Tuesday 7/13 - 7/14
Response to the Higgs Model
- “Describe the dataset. What type of variable is the target? How many features are being used? How many observations are in the training dataset? How many are used in the validation set?”
- The dataset is a series of observations regarding the Higgs Boson collider and the particles coming off of the collision between the two protons. The target variable is a binary value, 0 for it being not present and 1 for it being present. There are 28 features that we are using in the model. The training dataset has a total of 10,000 observations while the validation dataset has a total of 1,000.
- “How did each of the four models perform (tiny, small, medium and large)? Which of the four models performed the best? Which ones performed the worst? Why in your estimation did certain models perform better? Produce a plot that illustrates and compares all four models.”
- The 4 models did well. The model which preformed the best on the validation data was the small model. The best model on the training data was the large model. The medium and large model both did the worst on the validation data, while the tiny model did the worst on the training data. The two smaller models did better on the validation data because they were simpler models and did not get overfit on the training dataset. The two larger models did better on the training dataset because they are more complex with more layers, allowing it to understand the training dataset so well that they begin to even incorportate the noise of the training dataset into the model. This explains why they are overfit.

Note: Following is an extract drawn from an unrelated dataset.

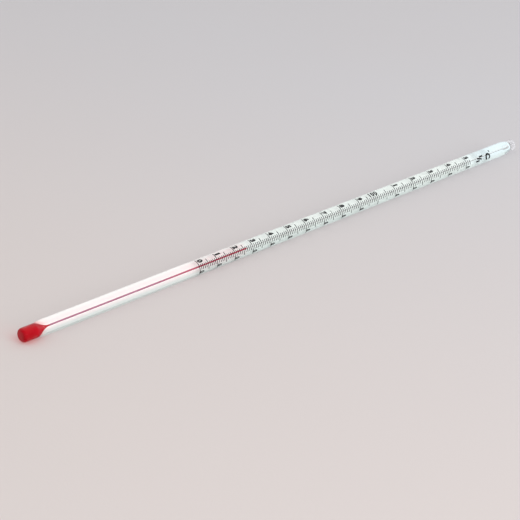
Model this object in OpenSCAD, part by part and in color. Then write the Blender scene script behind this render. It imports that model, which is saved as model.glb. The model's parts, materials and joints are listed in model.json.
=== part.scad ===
// Solid-stem laboratory thermometer, red spirit filled, with a white-backed stem and a glass ring.
// It lies along +X with the bulb at -X. The origin is under its middle, where the stem rests.

/* [Glass stem] */
// Length over all, from the bulb's end to the top of the ring
overall_l = 300; // [220:1:400]
// Outside diameter of the stem
stem_d = 6.5; // [6:0.1:9]
// Diameter of the capillary bore
bore_d = 0.38; // [0.25:0.01:0.5]
// Length of the rounded shoulder that closes the stem's top
shoulder_l = 7.7; // [5:0.1:12]
// Diameter of the flat at the top of the shoulder, where the ring is fused on
tip_d = 2.9; // [2.6:0.1:4]

/* [Foot of the stem] */
// Length over which the stem's foot widens from the bulb's diameter to its own
flare_l = 5.2; // [2:0.1:7]
// Length of the funnel that narrows from the bulb's inside to the bore
funnel_l = 5.8; // [3:0.1:9]
// How hollow the funnel's outline is: 1 is a straight cone
funnel_curve = 1.6; // [1:0.05:2.5]
// Length of bore between the funnel and the foot of the column that stretches
neck_l = 0.7; // [0.3:0.1:2]

/* [Expansion chamber] */
// Diameter of the chamber at the top of the bore
chamber_d = 0.9; // [0.6:0.05:1.4]
// Length of the chamber between its two cones
chamber_l = 3; // [1:0.5:6]
// Length of each cone that closes the chamber
chamber_cone_l = 1; // [0.5:0.1:2]
// Solid glass above the chamber
chamber_cap = 2; // [1.5:0.1:4]

/* [Enamel strip] */
// Thickness of the white strip behind the bore
strip_t = 0.3; // [0.15:0.05:0.5]
// Glass behind the strip
strip_cover = 1.1; // [0.6:0.05:1.2]
// Degrees round the stem that the strip covers
strip_wrap = 92; // [50:1:120]
// Degrees that the strip lies off the back of the scale
strip_turn = 16; // [-20:1:20]
// Bare glass between the bulb's joint and the strip's lower end
strip_foot_gap = 2; // [1.8:0.1:6]
// Bare glass between the strip's upper end and the tip
strip_end_gap = 0.6; // [0.3:0.1:2]

/* [Bulb] */
// Length of the bulb piece, from its closed end to the fused joint with the stem
bulb_l = 6.5; // [4:0.5:30]
// Outside diameter of the bulb
bulb_d = 5.8; // [5:0.1:6]
// Wall of the bulb, and of its closed end
bulb_wall = 0.4; // [0.3:0.05:0.8]
// Outside radius of the closed end's corner
bulb_corner_r = 1.4; // [1:0.1:2.5]

/* [Spirit] */
// Temperature that the column shows
reading = 28; // [10:1:150]
// Length of the top of the column, which rises and falls
head_l = 12; // [5:0.5:30]
// Depth of the hollow meniscus
meniscus_h = 0.08; // [0.03:0.01:0.09]
// Gap between the spirit and the glass
spirit_gap = 0.03; // [0.01:0.01:0.05]

/* [Scale] */
// Distance from the bulb's closed end to the zero line
zero_z = 89.5; // [60:0.5:110]
// Bare stem between the top numbered line and the shoulder
scale_top_gap = 27.8; // [20:0.1:50]
// Temperature of the top numbered line
scale_top = 150; // [100:10:200]
// Single degrees drawn past the top numbered line
overrun = 2; // [0:1:4]
// How much wider the degrees grow up the scale, as spirit expands faster when hot
spirit_growth = 0.158; // [0:0.001:0.3]
// Width of every line
line_w = 0.34; // [0.1:0.01:0.4]
// How far the fired lines stand proud of the glass
line_t = 0.04; // [0.02:0.01:0.08]
// Degrees round the stem that a single degree line covers
degree_wrap = 50; // [20:1:60]
// Degrees round the stem that a fifth line covers
five_wrap = 81; // [50:1:100]
// Degrees round the stem that a tenth line covers
ten_wrap = 124; // [90:1:150]
// Degrees from straight up to the scale's middle, as the thermometer lies
scale_roll = 62; // [0:1:90]

/* [Ring] */
// Outside diameter of the ring
ring_d = 5.2; // [5:0.1:8]
// Diameter of the glass rod that the ring is bent from
ring_rod_d = 1.5; // [1.2:0.1:2]
// Depth that the ring sinks past the top of the stem as it is fused on
ring_sink = 0.4; // [0.2:0.05:0.6]
// Length of the melted foot between the ring and the stem
ring_foot_l = 0.9; // [0.5:0.05:1.1]
// Diameter of the foot where it meets the ring
ring_foot_d = 2.2; // [1.8:0.1:2.8]

/* [Hidden] */
$fn = 96;

stem_r = stem_d / 2;
bulb_r = bulb_d / 2;
bore_r = bore_d / 2;
tip_r = tip_d / 2;
column_r = bore_r - spirit_gap;

// Heights along the stem, from the bulb's closed end
tip_z = overall_l - ring_d + ring_sink;
shoulder_z = tip_z - shoulder_l;
chamber_top_z = tip_z - chamber_cap;
chamber_z = chamber_top_z - chamber_l - 2 * chamber_cone_l;
thread_z = bulb_l + funnel_l + neck_l;
strip_z = bulb_l + strip_foot_gap;
strip_top_z = tip_z - strip_end_gap;
ring_z = overall_l - ring_d / 2;

// Share of the stem's radius that lies inside each face of the strip
strip_out = (stem_r - strip_cover) / stem_r;
strip_in = strip_out - strip_t / stem_r;

// Steps that draw the flare, the shoulder and the funnel
curve_steps = 12;
// Extra length by which a cut runs past a face
over = 1;

function shoulder_point(a) = [tip_r + (stem_r - tip_r) * cos(a), shoulder_z + shoulder_l * sin(a)];
function flare_point(u) = [bulb_r + (stem_r - bulb_r) * (1 - cos(180 * u)) / 2, bulb_l + flare_l * u];

// Outline of the funnel, or of the spirit in it where a gap is given
function funnel_points(gap) =
    let (wide = bulb_r - bulb_wall - gap, narrow = bore_r - gap)
    [for (i = [0 : curve_steps])
        let (u = i / curve_steps)
        [narrow + (wide - narrow) * pow(1 - u, funnel_curve), bulb_l + funnel_l * u]];

// Height of a temperature on the scale
function mark_z(t) =
    zero_z
    + (shoulder_z - scale_top_gap - zero_z)
    * (t / scale_top) * (1 + spirit_growth * t / scale_top) / (1 + spirit_growth);

head_z = mark_z(reading);
thread_top_z = head_z - head_l;

// Lays a piece drawn along +Z, with the scale facing +X, down along the thermometer's axis
module laid_down() {
    translate([-overall_l / 2, 0, stem_r])
        rotate([180 + scale_roll, 0, 0])
            rotate([0, 90, 0])
                children();
}

// The stem's outline from the bulb's joint to its tip
module stem_outline() {
    polygon(concat(
        [[0, bulb_l]],
        [for (i = [0 : curve_steps]) flare_point(i / curve_steps)],
        [for (i = [0 : curve_steps]) shoulder_point(90 * i / curve_steps)],
        [[0, tip_z]]
    ));
}

// The funnel, the capillary and the small chamber that takes the spirit if it is overheated
module bore_outline() {
    chamber_r = chamber_d / 2;
    polygon(concat(
        [[0, bulb_l - over], [bulb_r - bulb_wall, bulb_l - over]],
        funnel_points(0),
        [
            [bore_r, chamber_z],
            [chamber_r, chamber_z + chamber_cone_l],
            [chamber_r, chamber_top_z - chamber_cone_l],
            [0, chamber_top_z]
        ]
    ));
}

// One face of the strip, followed up the shoulder where the glass was drawn thinner
function strip_face(share) =
    let (last = asin((strip_top_z - shoulder_z) / shoulder_l))
    concat(
        [[share * stem_r, strip_z]],
        [for (i = [0 : curve_steps])
            let (p = shoulder_point(last * i / curve_steps)) [share * p[0], p[1]]]
    );

module strip_solid() {
    inner = strip_face(strip_in);
    outer = strip_face(strip_out);
    rotate([0, 0, 180 + strip_turn - strip_wrap / 2])
        rotate_extrude(angle = strip_wrap)
            polygon(concat(outer, [for (i = [len(inner) - 1 : -1 : 0]) inner[i]]));
}

// Inside of the bulb and of the funnel above it, or the spirit in them where a gap is given
module reservoir_outline(gap) {
    wide = bulb_r - bulb_wall - gap;
    end_z = bulb_wall + gap;
    corner = bulb_corner_r - bulb_wall - gap;
    translate([0, end_z])
        square([wide - corner, corner]);
    translate([wide - corner, end_z + corner])
        intersection() {
            circle(corner);
            translate([0, -corner])
                square(corner);
        }
    polygon(concat(
        [[0, end_z + corner], [wide, end_z + corner]],
        funnel_points(gap),
        [[bore_r - gap, thread_z], [0, thread_z]]
    ));
}

module degree_line(t, wrap) {
    translate([0, 0, mark_z(t) - line_w / 2])
        rotate([0, 0, -wrap / 2])
            rotate_extrude(angle = wrap)
                translate([stem_r, 0])
                    square([line_t, line_w]);
}

module stem() {
    color([0.86, 0.93, 0.91, 0.35])
        laid_down()
            difference() {
                rotate_extrude() stem_outline();
                rotate_extrude() bore_outline();
                strip_solid();
            }
}

module bulb() {
    color([0.9, 0.93, 0.93, 0.35])
        laid_down()
            rotate_extrude()
                difference() {
                    union() {
                        square([bulb_r - bulb_corner_r, bulb_corner_r]);
                        translate([0, bulb_corner_r])
                            square([bulb_r, bulb_l - bulb_corner_r]);
                        translate([bulb_r - bulb_corner_r, bulb_corner_r])
                            intersection() {
                                circle(bulb_corner_r);
                                translate([0, -bulb_corner_r])
                                    square(bulb_corner_r);
                            }
                    }
                    reservoir_outline(0);
                }
}

module enamel_strip() {
    color("white")
        laid_down()
            strip_solid();
}

module hanging_ring() {
    ring_r = (ring_d - ring_rod_d) / 2;
    color([0.86, 0.9, 0.93, 0.35])
        laid_down()
            union() {
                difference() {
                    translate([0, 0, ring_z])
                        rotate([0, 90, 0])
                            rotate_extrude()
                                translate([ring_r, 0])
                                    circle(d = ring_rod_d);
                    translate([-ring_d, -ring_d, tip_z - ring_d])
                        cube([2 * ring_d, 2 * ring_d, ring_d]);
                }
                translate([0, 0, tip_z])
                    cylinder(h = ring_foot_l, d1 = tip_d, d2 = ring_foot_d);
            }
}

module bulb_spirit() {
    color([0.8, 0.05, 0.1])
        laid_down()
            rotate_extrude() reservoir_outline(spirit_gap);
}

module spirit_thread() {
    color([0.8, 0.05, 0.1])
        laid_down()
            translate([0, 0, thread_z])
                cylinder(h = thread_top_z - thread_z, r = column_r);
}

module spirit_head() {
    meniscus_r = (column_r * column_r + meniscus_h * meniscus_h) / (2 * meniscus_h);
    color([0.8, 0.05, 0.1])
        laid_down()
            difference() {
                translate([0, 0, thread_top_z])
                    cylinder(h = head_l + meniscus_h, r = column_r);
                translate([0, 0, head_z + meniscus_r])
                    sphere(meniscus_r);
            }
}

module degree_lines() {
    color([0.12, 0.13, 0.14])
        laid_down()
            for (t = [0 : scale_top + overrun])
                if (t % 5 != 0)
                    degree_line(t, degree_wrap);
}

module five_degree_lines() {
    color([0.12, 0.13, 0.14])
        laid_down()
            for (t = [5 : 10 : scale_top])
                degree_line(t, five_wrap);
}

module ten_degree_lines() {
    color([0.12, 0.13, 0.14])
        laid_down()
            for (t = [0 : 10 : scale_top])
                degree_line(t, ten_wrap);
}

stem();
bulb();
enamel_strip();
hanging_ring();
bulb_spirit();
spirit_thread();
spirit_head();
degree_lines();
five_degree_lines();
ten_degree_lines();
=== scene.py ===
import json
import math

import bmesh
import bpy
from mathutils import Euler, Matrix, Vector


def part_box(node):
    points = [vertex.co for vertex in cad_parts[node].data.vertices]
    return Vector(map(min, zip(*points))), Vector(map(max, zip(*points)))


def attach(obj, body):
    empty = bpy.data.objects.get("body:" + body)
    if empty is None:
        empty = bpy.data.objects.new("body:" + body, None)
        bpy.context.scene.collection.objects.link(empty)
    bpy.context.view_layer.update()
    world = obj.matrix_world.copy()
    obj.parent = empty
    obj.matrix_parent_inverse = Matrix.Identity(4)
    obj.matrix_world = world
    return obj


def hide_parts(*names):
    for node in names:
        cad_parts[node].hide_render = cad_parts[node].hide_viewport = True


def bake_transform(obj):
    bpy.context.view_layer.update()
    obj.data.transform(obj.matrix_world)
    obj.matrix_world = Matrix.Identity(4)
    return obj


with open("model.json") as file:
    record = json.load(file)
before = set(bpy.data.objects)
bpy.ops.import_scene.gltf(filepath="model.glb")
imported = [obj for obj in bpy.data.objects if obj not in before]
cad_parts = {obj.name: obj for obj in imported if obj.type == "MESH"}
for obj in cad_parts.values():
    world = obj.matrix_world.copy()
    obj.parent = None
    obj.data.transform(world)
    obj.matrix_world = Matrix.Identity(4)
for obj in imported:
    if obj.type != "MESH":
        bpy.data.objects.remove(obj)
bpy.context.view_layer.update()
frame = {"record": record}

# Sizes below are millimetres, and heights run along the stem from the bulb's closed end
mm = 0.001
wallMount = frame["record"]["mounts"][0]
stemRadius = wallMount["dims"]["r_mm"]
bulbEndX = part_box("bulb")[0].x
axisZ = wallMount["pos_m"][2]


def heightOf(x):
    return (x - bulbEndX) / mm


jointHeight = heightOf(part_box("bulb")[1].x)
tipHeight = heightOf(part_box("stem")[1].x)
ringTopHeight = heightOf(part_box("hanging_ring")[1].x)
threadFootHeight = heightOf(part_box("spirit_thread")[0].x)
threadTopHeight = heightOf(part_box("spirit_head")[0].x)
headTopHeight = heightOf(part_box("spirit_head")[1].x)

# The scale faces this way as the thermometer lies: local x out of the scale, y to its right, z to the ring
scaleRoll = math.radians(62)
scaleFront = Vector((0, -math.sin(scaleRoll), math.cos(scaleRoll)))
scaleRight = Vector((1, 0, 0)).cross(scaleFront)
layDown = Matrix.Identity(4)
for row in range(3):
    layDown[row][0] = scaleFront[row] * mm
    layDown[row][1] = scaleRight[row] * mm
    layDown[row][2] = (mm, 0, 0)[row]
    layDown[row][3] = (bulbEndX, 0, axisZ)[row]


# Camera at the photo's angle
cameraSpec = {
    "place": (-0.53793, -0.51175, 0.30026),
    "azimuth": -45.1767,
    "elevation": 22.7712,
    "roll": -0.4385,
    "lens": 130.2,
    "sensor": 36,
    "clipStart": 0.02,
    "clipEnd": 30,
}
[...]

- ¨Apply regularization, then add a drop out layer and finally combine both regularization with a dropout layer. Produce a plot that illustrates and compares all four models. Why in your estimation did certain models perform better?¨
- The model which preformed the best was the combined model did the best of the models without becoming overfit. The model which did become overfit was the L2 model. The tiny model did good because it lacks overall complexity and therefore was unable to become overfit on the training data. Similarily, the L2 model was able to do well beacuse it has weight decay, meaning that the weights were forced to be smaller keeping it from extreme predictions. Lastly, the combined model did well because it takes the advantages of the dropout method and the L2 weight decay, resulting in the best predictions overall of the models.
- “What is an overfit model? Why is it important to address it? What are four different ways we have addressed an overfit model thus far?”
- Overfitting is when a model knows the training data too well, to the point that it begins to understand the noise of the training data and not just the underlying trends. This results in the model being much worse at predicting based on testing data, making it a poor model for new data. The model will be able to predict the training data perfectly, but not any new data that is presented to the model. Overfititng is important to address because overfit models have very little predictive power for new datasets that we want to introduce to it. One way to address overfitting is to decrease the complexity or parameters of a model. As well, you can add constraints to the weights to make them smaller values, making results closer to the mean. The third technique is dropping out certain layers randomly, making some nodes unresponsive to other nodes. Lastly, you can combine the weight decay and the dropout to create a combined model which can yield the best results.
Convolutional Layers Response
- “In this exercise you manually applied a 3x3 array as a filter to an image of two people ascending an outdoor staircase. Modify the existing filter and if needed the associated weight in order to apply your new filters to the image 3 times. Plot each result, upload them to your response, and describe how each filter transformed the existing image as it convolved through the original array and reduced the object size. What are you functionally accomplishing as you apply the filter to your original array? Why is the application of a convolving filter to an image useful for computer vision?”
- The 1st filter was identifying horizontal lines. This means that it was convolving over the image and able to detect horizontal lines in the image and highight any. The second filter detects vertical lines in the same way that the first did for horizontal lines. Lastly, the third filter detects downward diagonal lines. This is because the 3x3 array has 1s in a di. Functionally applying an array filter multiplies its values with those in the picture’s pixel values for each NxN section of the matrix, in this case 3x3. It then sums the value and puts them in a new, smaller matrix. This makes it so that the features around the desired object for detection are supressed and the object itself is left on its own. This convolving filter is helpful to computer vision because it is able to identify certain objects. The different convolving layers can add these objects together to make the full object that it is detecting.
- 1st Filter
- “Another useful method is pooling. Apply a 2x2 filter to one of your convolved images, and plot the result. In effect what have you accomplished by applying this filter? Does there seem to be a logic (i.e. maximizing, averaging or minimizing values?) associated with the pooling filter provided in the example exercise (convolutions & pooling)? Did the resulting image increase in size or decrease? Why would this method be useful?”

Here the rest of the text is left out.